--- What you have to do ---
Restate all of the data exactly.

--- Given material ---
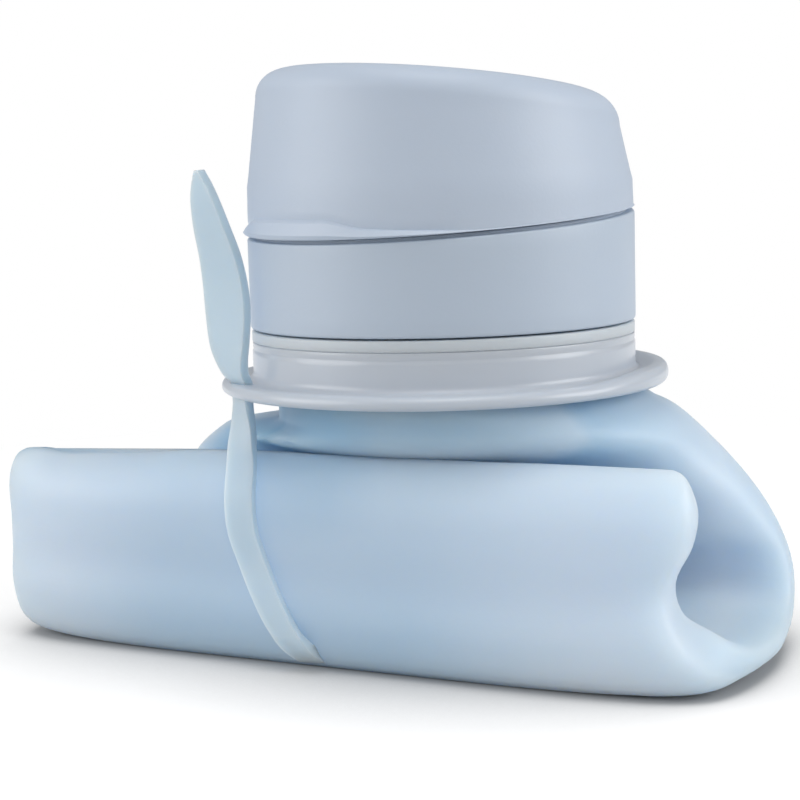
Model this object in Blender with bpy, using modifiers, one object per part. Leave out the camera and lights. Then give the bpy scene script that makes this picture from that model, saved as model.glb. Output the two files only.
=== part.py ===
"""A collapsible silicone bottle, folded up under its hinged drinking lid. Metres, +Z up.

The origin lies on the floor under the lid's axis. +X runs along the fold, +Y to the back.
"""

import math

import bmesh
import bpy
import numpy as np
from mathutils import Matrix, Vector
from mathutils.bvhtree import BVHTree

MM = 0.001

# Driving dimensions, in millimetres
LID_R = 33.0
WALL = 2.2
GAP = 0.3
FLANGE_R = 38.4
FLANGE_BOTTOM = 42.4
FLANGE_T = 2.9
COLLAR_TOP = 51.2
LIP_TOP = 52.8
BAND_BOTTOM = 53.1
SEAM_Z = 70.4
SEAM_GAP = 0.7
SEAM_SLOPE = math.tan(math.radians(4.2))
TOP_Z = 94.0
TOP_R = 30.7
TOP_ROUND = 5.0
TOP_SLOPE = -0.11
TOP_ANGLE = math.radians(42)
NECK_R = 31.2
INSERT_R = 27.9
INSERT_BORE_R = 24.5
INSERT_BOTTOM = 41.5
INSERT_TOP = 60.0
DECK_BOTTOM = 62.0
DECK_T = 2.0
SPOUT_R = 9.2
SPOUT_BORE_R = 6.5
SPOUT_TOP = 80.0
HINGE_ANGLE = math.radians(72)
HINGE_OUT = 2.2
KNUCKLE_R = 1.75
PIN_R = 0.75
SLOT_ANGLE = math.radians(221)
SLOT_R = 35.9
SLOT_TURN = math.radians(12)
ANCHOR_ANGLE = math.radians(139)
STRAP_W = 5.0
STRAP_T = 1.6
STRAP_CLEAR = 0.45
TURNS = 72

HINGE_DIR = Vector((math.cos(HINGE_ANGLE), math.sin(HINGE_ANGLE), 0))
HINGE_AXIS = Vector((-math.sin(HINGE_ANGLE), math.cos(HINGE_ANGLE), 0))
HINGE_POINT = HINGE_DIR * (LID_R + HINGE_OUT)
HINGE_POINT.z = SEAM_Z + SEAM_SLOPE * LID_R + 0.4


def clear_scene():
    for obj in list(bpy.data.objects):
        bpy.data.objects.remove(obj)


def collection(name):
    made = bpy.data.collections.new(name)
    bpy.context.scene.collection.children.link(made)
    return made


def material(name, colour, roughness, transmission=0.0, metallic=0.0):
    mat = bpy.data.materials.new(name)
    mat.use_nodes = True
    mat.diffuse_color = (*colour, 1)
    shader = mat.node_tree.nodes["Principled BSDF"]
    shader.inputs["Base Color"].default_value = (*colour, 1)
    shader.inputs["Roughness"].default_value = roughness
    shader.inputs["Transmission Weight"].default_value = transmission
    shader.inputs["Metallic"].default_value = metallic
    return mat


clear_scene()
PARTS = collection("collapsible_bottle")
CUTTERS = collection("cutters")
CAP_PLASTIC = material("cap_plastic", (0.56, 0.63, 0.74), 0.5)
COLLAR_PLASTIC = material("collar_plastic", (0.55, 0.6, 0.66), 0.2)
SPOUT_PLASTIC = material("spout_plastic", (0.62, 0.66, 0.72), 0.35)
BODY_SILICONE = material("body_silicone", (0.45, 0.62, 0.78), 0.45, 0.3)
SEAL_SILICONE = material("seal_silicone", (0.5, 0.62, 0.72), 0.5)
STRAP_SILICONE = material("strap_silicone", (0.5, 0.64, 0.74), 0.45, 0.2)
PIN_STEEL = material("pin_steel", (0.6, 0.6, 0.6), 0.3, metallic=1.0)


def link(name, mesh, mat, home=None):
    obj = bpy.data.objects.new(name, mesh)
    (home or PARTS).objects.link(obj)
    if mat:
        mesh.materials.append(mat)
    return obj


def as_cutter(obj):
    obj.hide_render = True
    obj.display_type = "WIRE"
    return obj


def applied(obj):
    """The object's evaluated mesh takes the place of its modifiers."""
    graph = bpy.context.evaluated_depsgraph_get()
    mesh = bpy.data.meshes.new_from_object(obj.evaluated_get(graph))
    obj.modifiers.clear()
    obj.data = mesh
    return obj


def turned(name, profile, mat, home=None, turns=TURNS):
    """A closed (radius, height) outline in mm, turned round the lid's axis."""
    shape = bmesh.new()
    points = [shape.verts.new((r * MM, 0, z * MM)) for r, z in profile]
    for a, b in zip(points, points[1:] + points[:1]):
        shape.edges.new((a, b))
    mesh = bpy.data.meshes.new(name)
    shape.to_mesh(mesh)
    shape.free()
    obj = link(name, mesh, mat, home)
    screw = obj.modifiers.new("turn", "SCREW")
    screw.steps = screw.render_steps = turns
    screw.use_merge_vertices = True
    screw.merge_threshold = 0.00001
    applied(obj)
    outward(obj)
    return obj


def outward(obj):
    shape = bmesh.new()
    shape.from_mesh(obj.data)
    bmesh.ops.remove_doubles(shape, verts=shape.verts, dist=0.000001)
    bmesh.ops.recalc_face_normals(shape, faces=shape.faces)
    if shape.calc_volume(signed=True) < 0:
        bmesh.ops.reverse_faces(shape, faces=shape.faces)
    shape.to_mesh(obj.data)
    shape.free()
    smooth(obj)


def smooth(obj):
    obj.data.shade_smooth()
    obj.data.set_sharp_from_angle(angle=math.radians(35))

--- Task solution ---
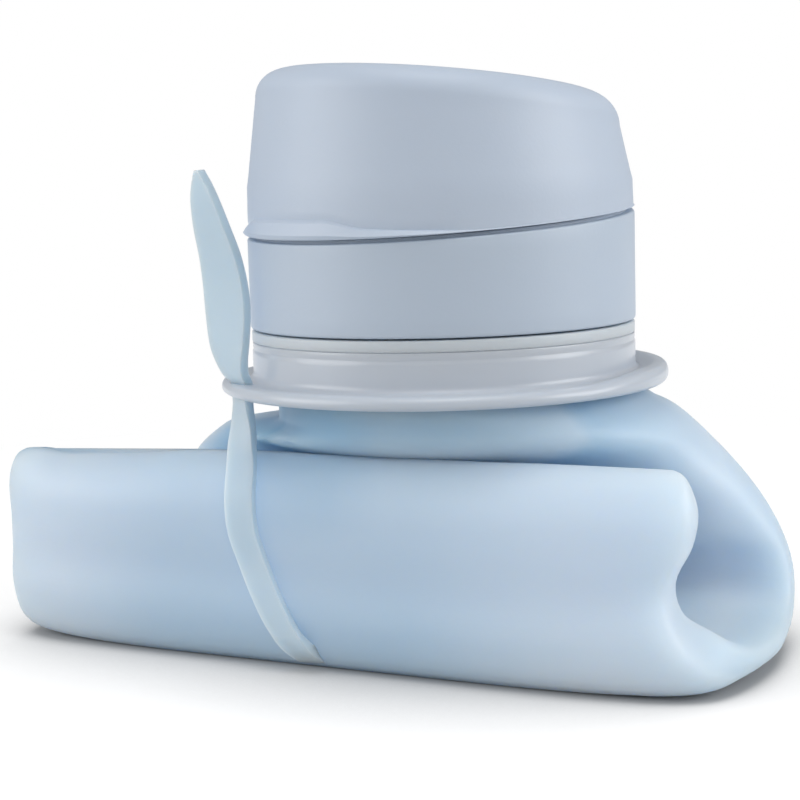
Model this object in Blender with bpy, using modifiers, one object per part. Leave out the camera and lights. Then give the bpy scene script that makes this picture from that model, saved as model.glb. Output the two files only.
=== part.py ===
"""A collapsible silicone bottle, folded up under its hinged drinking lid. Metres, +Z up.

The origin lies on the floor under the lid's axis. +X runs along the fold, +Y to the back.
"""

import math

import bmesh
import bpy
import numpy as np
from mathutils import Matrix, Vector
from mathutils.bvhtree import BVHTree

MM = 0.001

# Driving dimensions, in millimetres
LID_R = 33.0
WALL = 2.2
GAP = 0.3
FLANGE_R = 38.4
FLANGE_BOTTOM = 42.4
FLANGE_T = 2.9
COLLAR_TOP = 51.2
LIP_TOP = 52.8
BAND_BOTTOM = 53.1
SEAM_Z = 70.4
SEAM_GAP = 0.7
SEAM_SLOPE = math.tan(math.radians(4.2))
TOP_Z = 94.0
TOP_R = 30.7
TOP_ROUND = 5.0
TOP_SLOPE = -0.11
TOP_ANGLE = math.radians(42)
NECK_R = 31.2
INSERT_R = 27.9
INSERT_BORE_R = 24.5
INSERT_BOTTOM = 41.5
INSERT_TOP = 60.0
DECK_BOTTOM = 62.0
DECK_T = 2.0
SPOUT_R = 9.2
SPOUT_BORE_R = 6.5
SPOUT_TOP = 80.0
HINGE_ANGLE = math.radians(72)
HINGE_OUT = 2.2
KNUCKLE_R = 1.75
PIN_R = 0.75
SLOT_ANGLE = math.radians(221)
SLOT_R = 35.9
SLOT_TURN = math.radians(12)
ANCHOR_ANGLE = math.radians(139)
STRAP_W = 5.0
STRAP_T = 1.6
STRAP_CLEAR = 0.45
TURNS = 72

HINGE_DIR = Vector((math.cos(HINGE_ANGLE), math.sin(HINGE_ANGLE), 0))
HINGE_AXIS = Vector((-math.sin(HINGE_ANGLE), math.cos(HINGE_ANGLE), 0))
HINGE_POINT = HINGE_DIR * (LID_R + HINGE_OUT)
HINGE_POINT.z = SEAM_Z + SEAM_SLOPE * LID_R + 0.4


def clear_scene():
    for obj in list(bpy.data.objects):
        bpy.data.objects.remove(obj)


def collection(name):
    made = bpy.data.collections.new(name)
    bpy.context.scene.collection.children.link(made)
    return made


def material(name, colour, roughness, transmission=0.0, metallic=0.0):
    mat = bpy.data.materials.new(name)
    mat.use_nodes = True
    mat.diffuse_color = (*colour, 1)
    shader = mat.node_tree.nodes["Principled BSDF"]
    shader.inputs["Base Color"].default_value = (*colour, 1)
    shader.inputs["Roughness"].default_value = roughness
    shader.inputs["Transmission Weight"].default_value = transmission
    shader.inputs["Metallic"].default_value = metallic
    return mat


clear_scene()
PARTS = collection("collapsible_bottle")
CUTTERS = collection("cutters")
CAP_PLASTIC = material("cap_plastic", (0.56, 0.63, 0.74), 0.5)
COLLAR_PLASTIC = material("collar_plastic", (0.55, 0.6, 0.66), 0.2)
SPOUT_PLASTIC = material("spout_plastic", (0.62, 0.66, 0.72), 0.35)
BODY_SILICONE = material("body_silicone", (0.45, 0.62, 0.78), 0.45, 0.3)
SEAL_SILICONE = material("seal_silicone", (0.5, 0.62, 0.72), 0.5)
STRAP_SILICONE = material("strap_silicone", (0.5, 0.64, 0.74), 0.45, 0.2)
PIN_STEEL = material("pin_steel", (0.6, 0.6, 0.6), 0.3, metallic=1.0)


def link(name, mesh, mat, home=None):
    obj = bpy.data.objects.new(name, mesh)
    (home or PARTS).objects.link(obj)
    if mat:
        mesh.materials.append(mat)
    return obj


def as_cutter(obj):
    obj.hide_render = True
    obj.display_type = "WIRE"
    return obj


def applied(obj):
    """The object's evaluated mesh takes the place of its modifiers."""
    graph = bpy.context.evaluated_depsgraph_get()
    mesh = bpy.data.meshes.new_from_object(obj.evaluated_get(graph))
    obj.modifiers.clear()
    obj.data = mesh
    return obj


def turned(name, profile, mat, home=None, turns=TURNS):
    """A closed (radius, height) outline in mm, turned round the lid's axis."""
    shape = bmesh.new()
    points = [shape.verts.new((r * MM, 0, z * MM)) for r, z in profile]
    for a, b in zip(points, points[1:] + points[:1]):
        shape.edges.new((a, b))
    mesh = bpy.data.meshes.new(name)
    shape.to_mesh(mesh)
    shape.free()
    obj = link(name, mesh, mat, home)
    screw = obj.modifiers.new("turn", "SCREW")
    screw.steps = screw.render_steps = turns
    screw.use_merge_vertices = True
    screw.merge_threshold = 0.00001
    applied(obj)
    outward(obj)
    return obj


def outward(obj):
    shape = bmesh.new()
    shape.from_mesh(obj.data)
    bmesh.ops.remove_doubles(shape, verts=shape.verts, dist=0.000001)
    bmesh.ops.recalc_face_normals(shape, faces=shape.faces)
    if shape.calc_volume(signed=True) < 0:
        bmesh.ops.reverse_faces(shape, faces=shape.faces)
    shape.to_mesh(obj.data)
    shape.free()
    smooth(obj)


def smooth(obj):
    obj.data.shade_smooth()
    obj.data.set_sharp_from_angle(angle=math.radians(35))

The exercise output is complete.